I was puzzling over a scrapbook challenge class at BPC taught by Elizabeth Dillow. One challenge was to use symbols on a page to tell our story. I thought of the Adinkra symbols I was introduced to in Ghana. So, I went to my computer and began to review my photos of Ghana. While doing that, I saw this other symbol – the skull and crossbones over a door. This photo said ”Tell this story.” Adinkra symbols are for another day, another page.
There were actually a lot of stories that were very meaningful from my visit to Ghana. The stories about the slave trade were the most heart wrenching. Ghana’s history includes the nations that were the early explorers of the seas coming for the gold. Later, powerful countries came to use Ghana as a base for the slave trade.

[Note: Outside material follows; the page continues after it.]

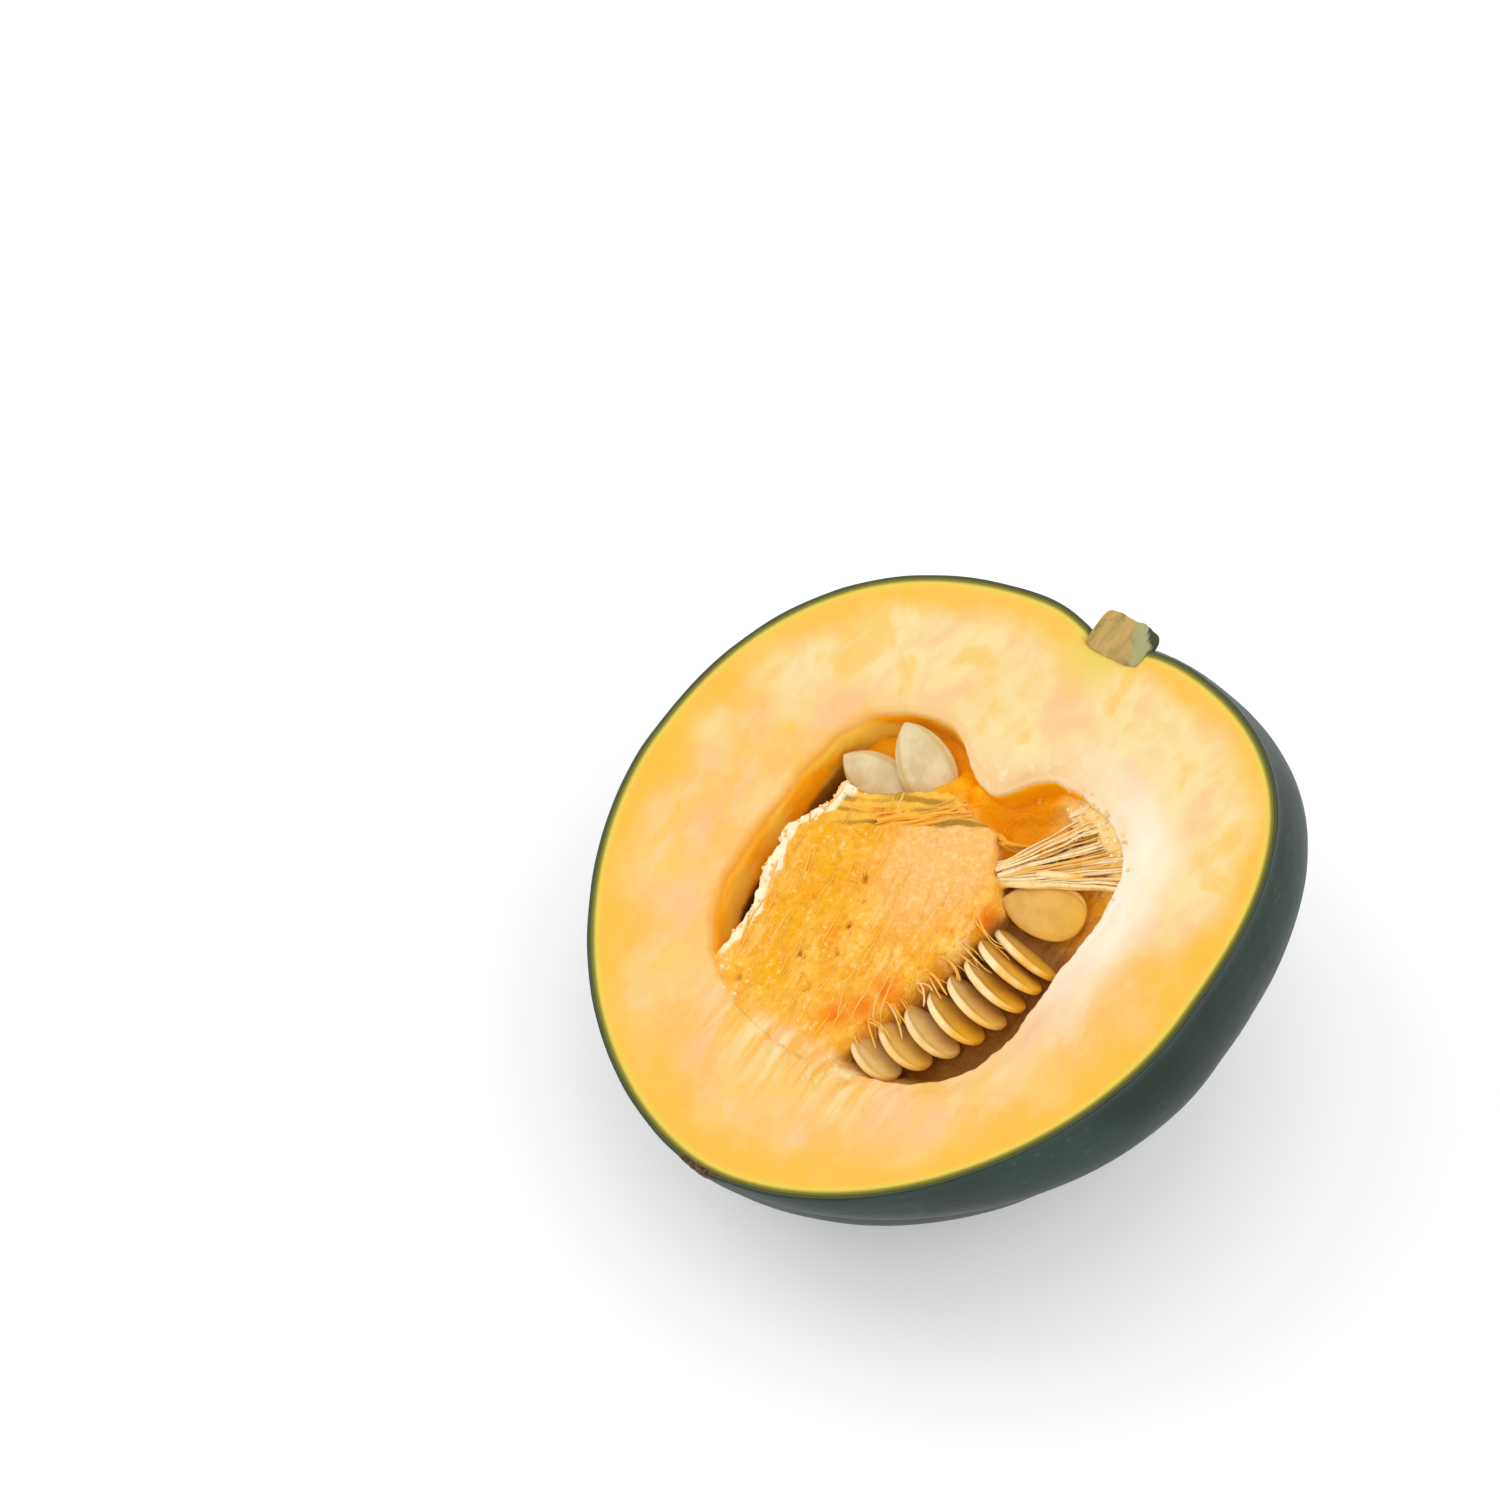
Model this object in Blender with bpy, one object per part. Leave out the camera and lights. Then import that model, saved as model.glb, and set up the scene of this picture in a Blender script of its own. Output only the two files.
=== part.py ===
"""Half an acorn squash, cut lengthwise through the stem and the blossom end.

Metres, +Z up. Every piece is shaped in the fruit's own frame: X runs along the core
towards the stem, Z comes out of the cut face, and the origin is on the core at the
widest station. One empty then lays the half on its ribbed back, cut face up, with
the middle of the underside at the world's origin.
"""
import math

import bmesh
import bpy
from mathutils import Euler, Vector, noise

MM = 0.001
SHARP_ANGLE = math.radians(40.0)

# The fruit's outer skin
BELLY_RADIUS = 67.0 * MM
STEM_SIDE = 62.2 * MM
TIP_SIDE = 68.2 * MM
STEM_FULLNESS = 2.48
TIP_FULLNESS = 1.79
STEM_BOW = -4.8 * MM
BOW_POWER = 1.8
CUT_TILT = math.radians(0.8)
DIMPLE_DEPTH = 3.0 * MM
DIMPLE_RADIUS = 9.0 * MM
RIB_COUNT = 10
RIB_DEPTH = 0.07
RIB_VALLEY_ROUND = 0.15
RIB_CROWDING = math.radians(12.0)
FIRST_CREST = math.radians(-8.7)
UNEVENNESS = 0.5 * MM
UNEVENNESS_SCALE = 1.7
SHOULDER_RISE = 6.5 * MM
SHOULDER_POLAR = math.radians(40.0)
SHOULDER_POLAR_SPREAD = math.radians(36.0)
SHOULDER_ANGLE = math.radians(-60.0)
SHOULDER_ANGLE_SPREAD = math.radians(21.0)
SKIN_SEGMENTS = 80
SKIN_RINGS = 26

# The layers under the skin
RIND_THICKNESS = 1.2 * MM
GAP = 0.3 * MM

# How the half lies: the stem end and the right rim are raised a little
STEM_LIFT = math.radians(12.8)
RIM_LIFT = math.radians(10.6)
SPOT_DEPTH = 0.7 * MM

# The seed cavity
CAVITY_CENTRE = Vector((-4.0, -3.1, 0.0)) * MM
CAVITY_HALF_LENGTH = 34.8 * MM
CAVITY_HALF_WIDTH = 35.7 * MM
CAVITY_DEPTH = 34.0 * MM
CAVITY_SQUARENESS = 3.2
CAVITY_STEM_SQUARENESS = 0.7
CAVITY_BOWL = 2.4
CAVITY_HEADROOM = 4.0 * MM
CAVITY_SEGMENTS = 48
CAVITY_RINGS = 16
CAVITY_NECK = 0.2
CAVITY_UPRIGHTNESS = 6.0
CAVITY_LID_RISE = 1.5
RIDGE_HEIGHT = 8.5 * MM
RIDGE_RIGHT_ANGLE = 0.16
RIDGE_LEFT_ANGLE = 0.32
RIDGE_LEFT_BLUNTNESS = 4.0

# The pulp: a lump of fibre along the core, over a lower bed that holds the seeds
LUMP_START = 20.0 * MM
LUMP_WIDEST = -2.0 * MM
LUMP_HALF_WIDTH = 22.5 * MM
LUMP_TIP_SHARE = 0.62
LUMP_START_ACROSS = -2.6 * MM
LUMP_SLANT = 0.28
LUMP_SLANT_FROM = 7.0 * MM
LUMP_CORNER_SLANT = 1.1
LUMP_CORNER_ACROSS = -8.8 * MM
LUMP_SHIFT = 8.5 * MM
LUMP_TOP = 0.8 * MM
LUMP_SHOULDER = 4.0 * MM
LUMP_SHOULDER_START = 0.3
LUMP_START_CURVE = 2.2
LUMP_START_BLUNTNESS = 0.6
LUMP_TIP_CURVE = 1.3
BED_DEPTH = 8.0 * MM
HOLLOW_CENTRE = Vector((20.5, -9.0)) * MM
HOLLOW_SPREAD = Vector((7.0, 10.0)) * MM
HOLLOW_DEPTH = 6.5 * MM
SLOT_ACROSS = 28.5 * MM
SLOT_SPREAD = 4.0 * MM
SLOT_DEPTH = 7.5 * MM
SLOT_RUN_OUT = 8.0 * MM
BRIDGE_CENTRE = Vector((20.5, 4.0)) * MM
BRIDGE_SPREAD = Vector((4.0, 4.5)) * MM
BRIDGE_DEPTH = 2.0 * MM
BANK_ANGLE = math.radians(-90.0)
BANK_SPREAD = math.radians(50.0)
BANK_WIDTH = 5.0 * MM
BANK_SHOULDER = 2.5 * MM
BANK_DEPTH = 4.2 * MM
PULP_MARGIN = 2.0 * MM
PULP_CELLS = 28

# Strands that fan out from the lump to the cavity's wall
STRAND_COUNT = 6
STRAND_RADIUS = 0.6 * MM
STRAND_ROOT_RADIUS = 0.9 * MM
STRAND_ROOTS = (Vector((10.5, -11.5, -2.2)) * MM, Vector((6.0, -15.5, -3.2)) * MM)
STRAND_ENDS = (Vector((31.5, -28.0, -1.4)) * MM, Vector((16.5, -39.0, -2.2)) * MM)
STRAND_STAGGER = 1.4 * MM
STRAND_SEGMENTS = 6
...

Many of the early Europeans built beautiful castle-like fortresses. It’s strange the emotions one has when you see these buildings. They exist in a setting of sea, sand, palm trees, colorful houses and fishing boats. This sharply contrasts with the towering walls, barred and grated windows and doors, and prison cells. Some of these places have, even in the not so distant past, been used as prisons for political prisoners. In slave trade days, dozens of human beings were crammed together in the cells before being loaded in chains into ships. You hear stories of the atrocities committed against these people and tears well up.
The terror these hundreds of thousands of enslaved individuals must have felt as they passed through this “door of no return” at Elmina Castle (now a museum) is beyond my imagining. Going through this door meant they’d never see their homes or their family again and would spend what remained of their lives in miserable subjugation.